Miller School Signs Agreement for Drug Discovery Partnership
The Miller School and Berg, a Boston-based biopharmaceutical company, have entered into a collaborative research and development agreement to share research and data while seeding critical projects in the areas of cancer, metabolic diseases and diseases of the central nervous system.
Berg, co-founded by Niven R. Narain, who previously was the School’s Director of Transdermal Delivery/Cutaneous Cancer Research in the Department of Dermatology and Cutaneous Surgery, has already funded more than $10 million in research grants over the past 10 years. This formalized partnership is expected to increase that value even further and accelerate Miami’s standing as an emerging hub for biotechnology.
Crucial to the deal will be access to Berg’s Interrogative Biology™ discovery platform, which has previously produced clinical and IND-enabling therapeutic assets in cancer and metabolic diseases, in addition to diagnostics assets and markers for prostate cancer and heart failure. In turn, Berg will have access to a world-class pool of clinical investigators and researchers, as well as clinically annotated tissue samples, and blood, urine and other samples from South Florida’s diverse patient population.
“The future of health will be built on a deeper interface and understanding of how biology and technology work together. Berg has a deep pipeline with targets and disease markers ready for validation and clinical utility,” said Narain, who is Berg’s President and Chief Technology Officer. “Together with the University of Miami’s first-rate researchers and diverse tissue samples, we can help catalyze discovery for some of our most challenging and debilitating diseases.”
Additionally, Berg will have the opportunity to fund seed projects and provide critical research and development support to the School’s thought leaders in basic science and translational and clinical research to drive a barrier-free and unique academic-industry relationship. The School will make its expertise and resources available to Berg, and will also fund seed projects that will use Berg technologies to drive innovation from bench to bedside.
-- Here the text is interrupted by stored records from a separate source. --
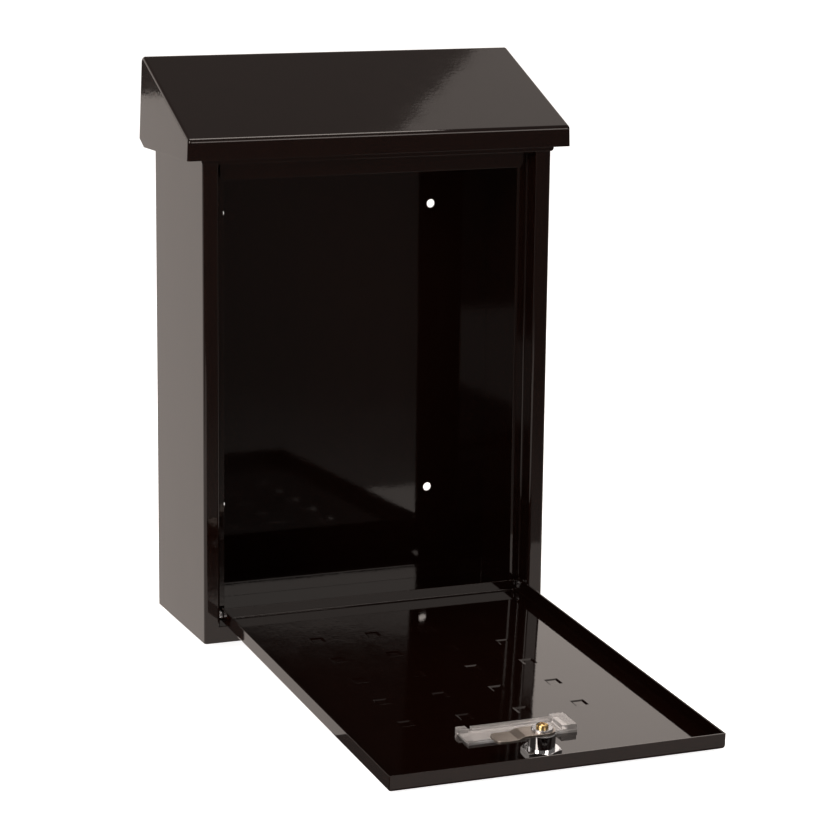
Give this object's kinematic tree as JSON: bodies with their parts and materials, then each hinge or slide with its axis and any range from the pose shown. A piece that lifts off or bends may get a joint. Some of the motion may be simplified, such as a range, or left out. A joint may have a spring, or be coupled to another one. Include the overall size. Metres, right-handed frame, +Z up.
{
  "type": "wall mounted mailbox",
  "caption": "Folded-sheet wall mailbox with a sloping lift-up roof lid, a drop-down tray door, a cam lock and a clear name plate holder.",
  "frame": {"origin": "centre of the rectangle of wall screw holes, on the back face that touches the wall", "axes": "+X to the right seen from the front, +Y into the wall, +Z up"},
  "size_m": [0.2632, 0.3884, 0.3775],
  "materials": {
    "black_powder_coat": "gloss powder coat, very dark brown black, fine orange peel",
    "bright_zinc": "bright zinc plate",
    "chrome_plate": "polished",
    "nickel_plate": "satin nickel",
    "dull_zinc": "dull zinc plate",
    "brass": "polished",
    "clear_plastic": "clear moulded",
    "blank_card": "matt, blank"
  },
  "bodies": {
    "case": {"left_side_panel": "black_powder_coat", "right_side_panel": "black_powder_coat", "back_panel": "black_powder_coat", "floor_pan": "black_powder_coat", "front_header": "black_powder_coat", "left_door_pin": "bright_zinc", "right_door_pin": "bright_zinc", "left_door_spacer": "bright_zinc", "right_door_spacer": "bright_zinc", "lid_rod": "bright_zinc", "left_rod_cap": "bright_zinc", "right_rod_cap": "bright_zinc"},
    "door": {"door_tray": "black_powder_coat", "lock_body": "chrome_plate", "lock_nut": "chrome_plate", "name_holder": "clear_plastic", "name_card": "blank_card"},
    "lock": {"lock_plug": "nickel_plate", "lock_cam": "dull_zinc", "cam_washer": "bright_zinc", "cam_screw": "brass"},
    "lid": {"roof_lid": "black_powder_coat", "left_lid_bracket": "black_powder_coat", "right_lid_bracket": "black_powder_coat"}
  },
  "joints": [
    {"name": "door_hinge", "type": "hinge", "parent": "case", "child": "door", "pos_m": [0, -0.0938, -0.149], "axis": [-1, 0, 0], "range_deg": [0, 93.1]},
    {"name": "lock_turn", "type": "hinge", "parent": "door", "child": "lock", "pos_m": [0, -0.36071, -0.16345], "axis": [0, -0.0541, 0.9985], "range_deg": [0, 90]},
    {"name": "lid_hinge", "type": "hinge", "parent": "case", "child": "lid", "pos_m": [0, -0.004, 0.20161], "axis": [-1, 0, 0], "range_deg": [0, 75]}
  ]
}
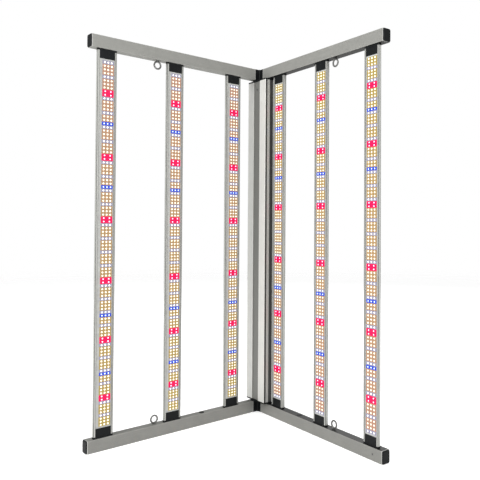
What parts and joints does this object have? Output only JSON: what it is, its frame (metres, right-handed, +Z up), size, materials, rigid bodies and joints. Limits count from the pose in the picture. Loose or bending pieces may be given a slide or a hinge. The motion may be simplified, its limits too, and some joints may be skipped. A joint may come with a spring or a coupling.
{
  "type": "led grow light",
  "caption": "Folding LED grow light: two hinged wings of LED bars between aluminium beams, with a long driver at the hinge, standing half open like a book.",
  "frame": {"origin": "on the ground, in the middle of the footprint of the half-open light", "axes": "+Z up along the hinge axis and the bars; the V of the wings opens towards -Y; +X to the right when facing the lit side"},
  "size_m": [0.7988, 0.4416, 1.1],
  "materials": {
    "beam_aluminium": "anodised, fine satin",
    "bar_aluminium": "anodised extrusion, satin",
    "driver_aluminium": "anodised extrusion, light satin",
    "black_plastic": "moulded, fine texture",
    "zinc_steel": "dull zinc plated",
    "wire_sheath": "smooth sheath",
    "led_board": "white solder mask",
    "led_warm": "phosphor in clear silicone",
    "led_cool": "phosphor in clear silicone",
    "led_red": "clear silicone over a red die",
    "led_blue": "clear silicone over a blue die",
    "gasket_rubber": "moulded",
    "circuit_laminate": "solder mask",
    "winding": "yellow tape over copper",
    "capacitor_sleeve": "shrink sleeve"
  },
  "bodies": {
    "right_wing": {"right_bottom_beam": "beam_aluminium", "right_top_beam": "beam_aluminium", "right_bottom_end_cap": "black_plastic", "right_top_end_cap": "black_plastic", "right_bottom_hinge_leaf": "black_plastic", "right_top_hinge_leaf": "black_plastic", "right_bottom_eye": "zinc_steel", "right_top_eye": "zinc_steel", "right_eye_nuts": "zinc_steel", "right_wire_plug": "black_plastic", "right_wiring_loom": "wire_sheath", "right_inner_bar": "bar_aluminium", "right_inner_led_board": "led_board", "right_inner_bar_connectors": "black_plastic", "right_middle_bar": "bar_aluminium", "right_middle_led_board": "led_board", "right_middle_bar_connectors": "black_plastic", "right_outer_bar": "bar_aluminium", "right_outer_led_board": "led_board", "right_outer_bar_connectors": "black_plastic", "right_screws": "zinc_steel", "driver_housing": "driver_aluminium", "driver_bottom_cover": "black_plastic", "driver_top_cover": "black_plastic", "driver_gaskets": "gasket_rubber", "driver_bottom_mount": "black_plastic", "driver_top_mount": "black_plastic", "driver_screws": "zinc_steel", "circuit_board": "circuit_laminate", "transformers": "winding", "capacitors": "capacitor_sleeve", "heat_spreader": "bar_aluminium", "mains_inlet": "black_plastic", "potentiometer": "black_plastic", "hinge_pins": "zinc_steel"},
    "left_wing": {"left_bottom_beam": "beam_aluminium", "left_top_beam": "beam_aluminium", "left_bottom_end_cap": "black_plastic", "left_top_end_cap": "black_plastic", "left_bottom_hinge_leaf": "black_plastic", "left_top_hinge_leaf": "black_plastic", "left_bottom_eye": "zinc_steel", "left_top_eye": "zinc_steel", "left_eye_nuts": "zinc_steel", "left_wire_plug": "black_plastic", "left_wiring_loom": "wire_sheath", "left_inner_bar": "bar_aluminium", "left_inner_led_board": "led_board", "left_inner_bar_connectors": "black_plastic", "left_middle_bar": "bar_aluminium", "left_middle_led_board": "led_board", "left_middle_bar_connectors": "black_plastic", "left_outer_bar": "bar_aluminium", "left_outer_led_board": "led_board", "left_outer_bar_connectors": "black_plastic", "left_screws": "zinc_steel"},
    "dimmer_knob": {"dimmer_knob": "black_plastic"}
  },
  "joints": [
    {"name": "wing_fold", "type": "hinge", "parent": "right_wing", "child": "left_wing", "pos_m": [0, 0.18658, 0.55], "axis": [0, 0, 1], "range_deg": [-94, 86]},
    {"name": "dimmer_turn", "type": "hinge", "parent": "right_wing", "child": "dimmer_knob", "pos_m": [0.01801, 0.1856, 0.25], "axis": [0.7314, 0.682, 0], "range_deg": [-140, 140]}
  ]
}
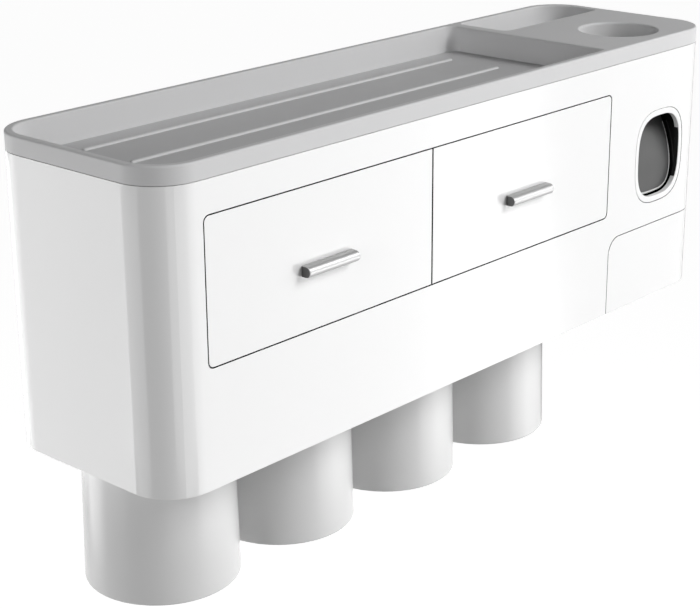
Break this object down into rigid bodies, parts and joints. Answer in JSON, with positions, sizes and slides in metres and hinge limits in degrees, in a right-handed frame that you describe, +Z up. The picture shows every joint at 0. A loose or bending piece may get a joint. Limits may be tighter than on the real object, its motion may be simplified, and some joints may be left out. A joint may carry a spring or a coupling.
{
  "type": "toothbrush holder",
  "caption": "Wall-hung toothbrush holder with a top tray, drawers, magnetic hanging cups, a brush rack and a lever toothpaste squeezer.",
  "frame": {"origin": "centre of the middle adhesive pad's face that meets the wall", "axes": "+X to the right of someone facing the holder, +Y into the wall, +Z up"},
  "size_m": [0.4, 0.1135, 0.2048],
  "materials": {
    "gloss_white": "high gloss moulded plastic",
    "moulded_white": "plain moulded plastic",
    "matte_grey": "fine matt texture",
    "satin_cup": "satin moulded plastic",
    "satin_silver": "satin anodised",
    "plated_steel": "nickel plated",
    "gloss_black": "high gloss",
    "dark_grey": "satin",
    "silicone": "soft silicone",
    "natural_plastic": "natural, uncoloured",
    "foam_tape": "double sided foam tape"
  },
  "bodies": {
    "wall_mount": {"wall_bracket": "moulded_white", "adhesive_pad_1": "foam_tape", "adhesive_pad_2": "foam_tape", "adhesive_pad_3": "foam_tape"},
    "holder": {"housing": "gloss_white", "back_panel": "moulded_white", "top_tray": "matte_grey", "brush_rack": "moulded_white", "panel_screw_1": "plated_steel", "panel_screw_2": "plated_steel", "panel_screw_3": "plated_steel", "panel_screw_4": "plated_steel", "panel_screw_5": "plated_steel", "panel_screw_6": "plated_steel", "ceiling_magnet_1": "plated_steel", "ceiling_magnet_2": "plated_steel", "ceiling_magnet_3": "plated_steel", "ceiling_magnet_4": "plated_steel", "dispenser_chamber": "gloss_black", "window_bezel": "gloss_white", "lever_pin": "plated_steel", "tube_seat": "silicone", "paste_nozzle": "natural_plastic", "pump_bellows": "silicone", "chamber_screw_1": "plated_steel", "chamber_screw_2": "plated_steel", "chamber_screw_3": "plated_steel", "chamber_screw_4": "plated_steel"},
    "drawer_left": {"drawer_front_left": "gloss_white", "drawer_box_left": "moulded_white", "handle_left": "satin_silver", "handle_screw_left_1": "plated_steel", "handle_screw_left_2": "plated_steel"},
    "drawer_right": {"drawer_front_right": "gloss_white", "drawer_box_right": "moulded_white", "handle_right": "satin_silver", "handle_screw_right_1": "plated_steel", "handle_screw_right_2": "plated_steel"},
    "cup_body_1": {"cup_1": "satin_cup", "cup_magnet_1": "plated_steel"},
    "cup_body_2": {"cup_2": "satin_cup", "cup_magnet_2": "plated_steel"},
    "cup_body_3": {"cup_3": "satin_cup", "cup_magnet_3": "plated_steel"},
    "cup_body_4": {"cup_4": "satin_cup", "cup_magnet_4": "plated_steel"},
    "lever": {"push_lever": "dark_grey"},
    "cover": {"dispenser_cover": "gloss_white"}
  },
  "joints": [
    {"name": "holder_lift", "type": "slide", "parent": "wall_mount", "child": "holder", "axis": [0, 0, 1], "range_m": [0, 0.01]},
    {"name": "drawer_left_slide", "type": "slide", "parent": "holder", "child": "drawer_left", "axis": [0, -1, 0], "range_m": [0, 0.07]},
    {"name": "drawer_right_slide", "type": "slide", "parent": "holder", "child": "drawer_right", "axis": [0, -1, 0], "range_m": [0, 0.07]},
    {"name": "cup_1_pull", "type": "slide", "parent": "holder", "child": "cup_body_1", "axis": [0, 0, -1], "range_m": [0, 0.045]},
    {"name": "cup_2_pull", "type": "slide", "parent": "holder", "child": "cup_body_2", "axis": [0, 0, -1], "range_m": [0, 0.045]},
    {"name": "cup_3_pull", "type": "slide", "parent": "holder", "child": "cup_body_3", "axis": [0, 0, -1], "range_m": [0, 0.045]},
    {"name": "cup_4_pull", "type": "slide", "parent": "holder", "child": "cup_body_4", "axis": [0, 0, -1], "range_m": [0, 0.045]},
    {"name": "lever_push", "type": "hinge", "parent": "holder", "child": "lever", "pos_m": [0.1542, -0.0916, 0.0098], "axis": [1, 0, 0], "range_deg": [0, 18], "stiffness_Nm_per_rad": 0.05, "springref_deg": -8.59, "deforming": ["pump_bellows"]},
    {"name": "cover_pull", "type": "slide", "parent": "holder", "child": "cover", "axis": [0, 0, -1], "range_m": [0, 0.055]}
  ]
}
“We are living in a time in which the intersection of biology and technology is revealing novel insights into the mechanisms of disease that would have never before been possible,” said Pascal J. Goldschmidt, M.D., Senior Vice President for Medical Affairs and Dean of the Miller School and CEO of UHealth. “Through this collaboration, the University of Miami and Berg are in a unique position to improve the traditional industry-academia relationship, eliminating barriers to free up resources advantageous to both parties and bring meaningful discoveries for improved patient outcomes.”
For example, the two parties will leverage their combined clinical expertise and research capacity to enter critical markets such as cancer, diabetes and cardiovascular disease. Under the leadership of Goldschmidt, one of the world’s most renowned cardiologists, Berg will partner with the University on a novel marker for heart failure. Additionally, groundbreaking work will take place to identify new drug delivery modalities in diabetes that have the potential to eliminate the need for insulin dependence.
“Working together with our entrepreneurial faculty and our partners in the Office of Research Administration, the U Innovation team is fully committed to establishing and supporting new partnerships that will accelerate development of promising discoveries. We look forward to working with the Berg Pharma team,” said Norma Kenyon, Ph.D., the Miller School of Medicine’s Chief Innovation Officer and the University of Miami’s Vice Provost for Innovation.
“In biomedical research, it is important to bring discoveries from the laboratory to the patient as quickly as possible,” said Sylvia Daunert, Ph.D., Pharm.D., M.S., Professor and Lucille P. Markey Chair of the Department of Biochemistry and Molecular Biology, and Associate Director of the Dr. John T. Macdonald Foundation Biomedical Nanotechnology Institute. “When academic researchers collaborate with industrial scientists, as we will be doing with Berg, it speeds translation to the marketplace. This relationship will also help train our students for research-based careers.”
According to Narain, Berg’s collaborative relationship with the University of Miami signals an important milestone in the development of Florida as a suitable environment for biotechnology. In addition, he sees this agreement as a promising bridge between Miami and longstanding research hubs like Boston, which can serve as a valuable exchange of healthcare and clinical innovation.
Berg’s application of machine-learning (artificial intelligence) in biology and medicine allows for a combination of systems biology and systems engineering leading to well-defined answers on human health. The Berg Interrogative Biology platform integrates molecular data directly from a patient with clinical and demographic information to learn predictive patterns. The platform has the potential to provide the physician with actionable information to recommend efficient and safe treatment pathways, insurance companies with health economics analyses to develop more relevant formulary, and governments with a data ecosystem for financial modeling of a population’s healthcare needs.
“The future of successful industry-university collaborations will look like this,” said James O’Connell, Director of UM’s Office of Technology Transfer. “Universities have lots of innovative ideas, but little market guidance; industry has market knowledge, but it needs innovation. Agreements like this create a win-win outcome for both sides.”